**Source material**
>>>>

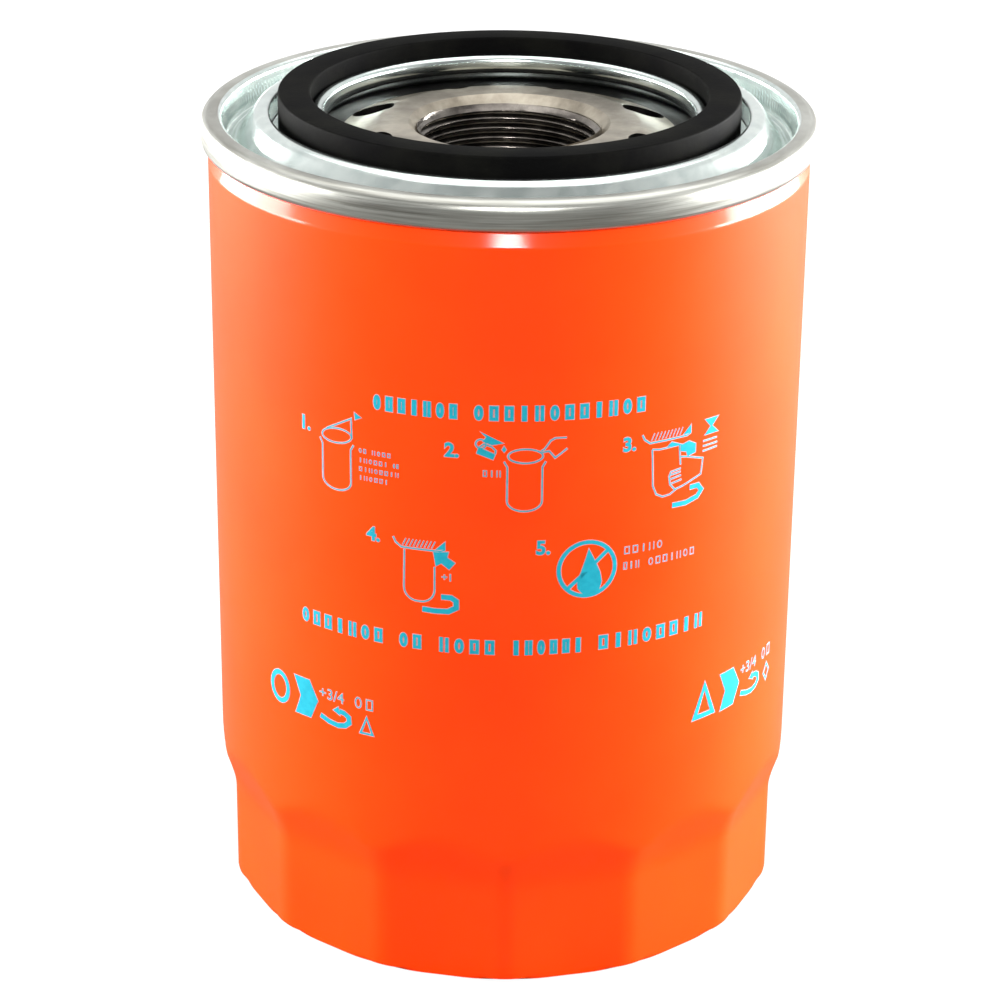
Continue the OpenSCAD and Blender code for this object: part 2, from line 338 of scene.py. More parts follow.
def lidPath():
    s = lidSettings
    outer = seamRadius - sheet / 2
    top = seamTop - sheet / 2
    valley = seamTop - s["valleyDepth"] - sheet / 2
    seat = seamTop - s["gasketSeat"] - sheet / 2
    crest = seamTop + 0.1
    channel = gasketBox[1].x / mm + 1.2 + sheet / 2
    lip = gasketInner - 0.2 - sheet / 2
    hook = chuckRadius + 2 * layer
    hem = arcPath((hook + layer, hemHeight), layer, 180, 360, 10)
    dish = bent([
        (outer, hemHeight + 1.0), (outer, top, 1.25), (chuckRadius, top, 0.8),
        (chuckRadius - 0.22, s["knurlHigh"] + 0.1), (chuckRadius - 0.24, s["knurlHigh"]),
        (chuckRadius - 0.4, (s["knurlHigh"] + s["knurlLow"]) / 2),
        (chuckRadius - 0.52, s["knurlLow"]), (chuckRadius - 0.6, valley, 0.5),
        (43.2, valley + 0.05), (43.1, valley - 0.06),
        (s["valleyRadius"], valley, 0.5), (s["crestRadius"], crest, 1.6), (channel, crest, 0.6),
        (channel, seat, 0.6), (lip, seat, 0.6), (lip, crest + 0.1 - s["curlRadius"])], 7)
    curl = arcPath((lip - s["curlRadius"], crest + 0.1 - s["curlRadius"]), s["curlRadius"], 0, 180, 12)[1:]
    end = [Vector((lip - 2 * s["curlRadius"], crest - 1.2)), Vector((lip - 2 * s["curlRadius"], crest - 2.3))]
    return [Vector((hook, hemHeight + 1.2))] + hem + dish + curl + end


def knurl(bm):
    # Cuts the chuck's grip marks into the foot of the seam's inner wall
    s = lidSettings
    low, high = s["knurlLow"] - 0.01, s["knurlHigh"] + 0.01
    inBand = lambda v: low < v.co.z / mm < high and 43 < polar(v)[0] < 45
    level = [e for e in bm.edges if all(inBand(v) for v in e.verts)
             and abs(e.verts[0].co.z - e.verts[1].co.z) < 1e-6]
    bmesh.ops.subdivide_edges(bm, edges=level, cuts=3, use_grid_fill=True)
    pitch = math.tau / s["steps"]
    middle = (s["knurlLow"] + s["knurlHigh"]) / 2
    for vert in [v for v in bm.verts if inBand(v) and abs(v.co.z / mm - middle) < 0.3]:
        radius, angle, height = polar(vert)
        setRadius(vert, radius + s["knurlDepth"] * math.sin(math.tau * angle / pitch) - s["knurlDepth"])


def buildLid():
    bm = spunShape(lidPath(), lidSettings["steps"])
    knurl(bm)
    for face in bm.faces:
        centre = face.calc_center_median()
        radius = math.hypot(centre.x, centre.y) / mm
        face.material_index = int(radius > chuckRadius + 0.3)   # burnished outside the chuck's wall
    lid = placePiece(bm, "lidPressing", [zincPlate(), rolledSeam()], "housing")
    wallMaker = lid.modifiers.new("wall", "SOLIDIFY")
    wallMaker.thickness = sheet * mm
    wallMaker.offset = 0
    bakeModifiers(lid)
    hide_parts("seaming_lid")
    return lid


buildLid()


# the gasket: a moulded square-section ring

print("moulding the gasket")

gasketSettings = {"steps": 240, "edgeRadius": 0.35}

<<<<

**Problem to work on**
Print the whole listing exactly as it is.

**Completed task**
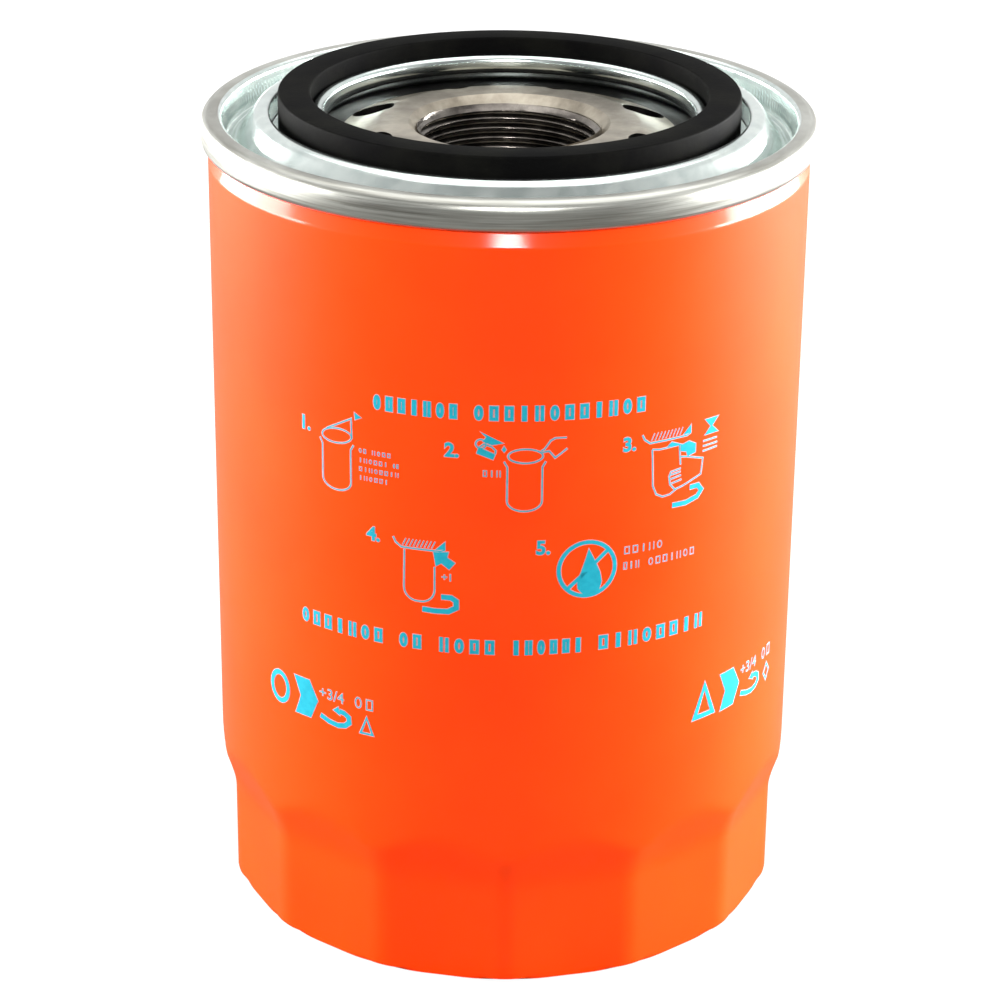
Continue the OpenSCAD and Blender code for this object: part 2, from line 338 of scene.py. More parts follow.
def lidPath():
    s = lidSettings
    outer = seamRadius - sheet / 2
    top = seamTop - sheet / 2
    valley = seamTop - s["valleyDepth"] - sheet / 2
    seat = seamTop - s["gasketSeat"] - sheet / 2
    crest = seamTop + 0.1
    channel = gasketBox[1].x / mm + 1.2 + sheet / 2
    lip = gasketInner - 0.2 - sheet / 2
    hook = chuckRadius + 2 * layer
    hem = arcPath((hook + layer, hemHeight), layer, 180, 360, 10)
    dish = bent([
        (outer, hemHeight + 1.0), (outer, top, 1.25), (chuckRadius, top, 0.8),
        (chuckRadius - 0.22, s["knurlHigh"] + 0.1), (chuckRadius - 0.24, s["knurlHigh"]),
        (chuckRadius - 0.4, (s["knurlHigh"] + s["knurlLow"]) / 2),
        (chuckRadius - 0.52, s["knurlLow"]), (chuckRadius - 0.6, valley, 0.5),
        (43.2, valley + 0.05), (43.1, valley - 0.06),
        (s["valleyRadius"], valley, 0.5), (s["crestRadius"], crest, 1.6), (channel, crest, 0.6),
        (channel, seat, 0.6), (lip, seat, 0.6), (lip, crest + 0.1 - s["curlRadius"])], 7)
    curl = arcPath((lip - s["curlRadius"], crest + 0.1 - s["curlRadius"]), s["curlRadius"], 0, 180, 12)[1:]
    end = [Vector((lip - 2 * s["curlRadius"], crest - 1.2)), Vector((lip - 2 * s["curlRadius"], crest - 2.3))]
    return [Vector((hook, hemHeight + 1.2))] + hem + dish + curl + end


def knurl(bm):
    # Cuts the chuck's grip marks into the foot of the seam's inner wall
    s = lidSettings
    low, high = s["knurlLow"] - 0.01, s["knurlHigh"] + 0.01
    inBand = lambda v: low < v.co.z / mm < high and 43 < polar(v)[0] < 45
    level = [e for e in bm.edges if all(inBand(v) for v in e.verts)
             and abs(e.verts[0].co.z - e.verts[1].co.z) < 1e-6]
    bmesh.ops.subdivide_edges(bm, edges=level, cuts=3, use_grid_fill=True)
    pitch = math.tau / s["steps"]
    middle = (s["knurlLow"] + s["knurlHigh"]) / 2
    for vert in [v for v in bm.verts if inBand(v) and abs(v.co.z / mm - middle) < 0.3]:
        radius, angle, height = polar(vert)
        setRadius(vert, radius + s["knurlDepth"] * math.sin(math.tau * angle / pitch) - s["knurlDepth"])


def buildLid():
    bm = spunShape(lidPath(), lidSettings["steps"])
    knurl(bm)
    for face in bm.faces:
        centre = face.calc_center_median()
        radius = math.hypot(centre.x, centre.y) / mm
        face.material_index = int(radius > chuckRadius + 0.3)   # burnished outside the chuck's wall
    lid = placePiece(bm, "lidPressing", [zincPlate(), rolledSeam()], "housing")
    wallMaker = lid.modifiers.new("wall", "SOLIDIFY")
    wallMaker.thickness = sheet * mm
    wallMaker.offset = 0
    bakeModifiers(lid)
    hide_parts("seaming_lid")
    return lid


buildLid()


# the gasket: a moulded square-section ring

print("moulding the gasket")

gasketSettings = {"steps": 240, "edgeRadius": 0.35}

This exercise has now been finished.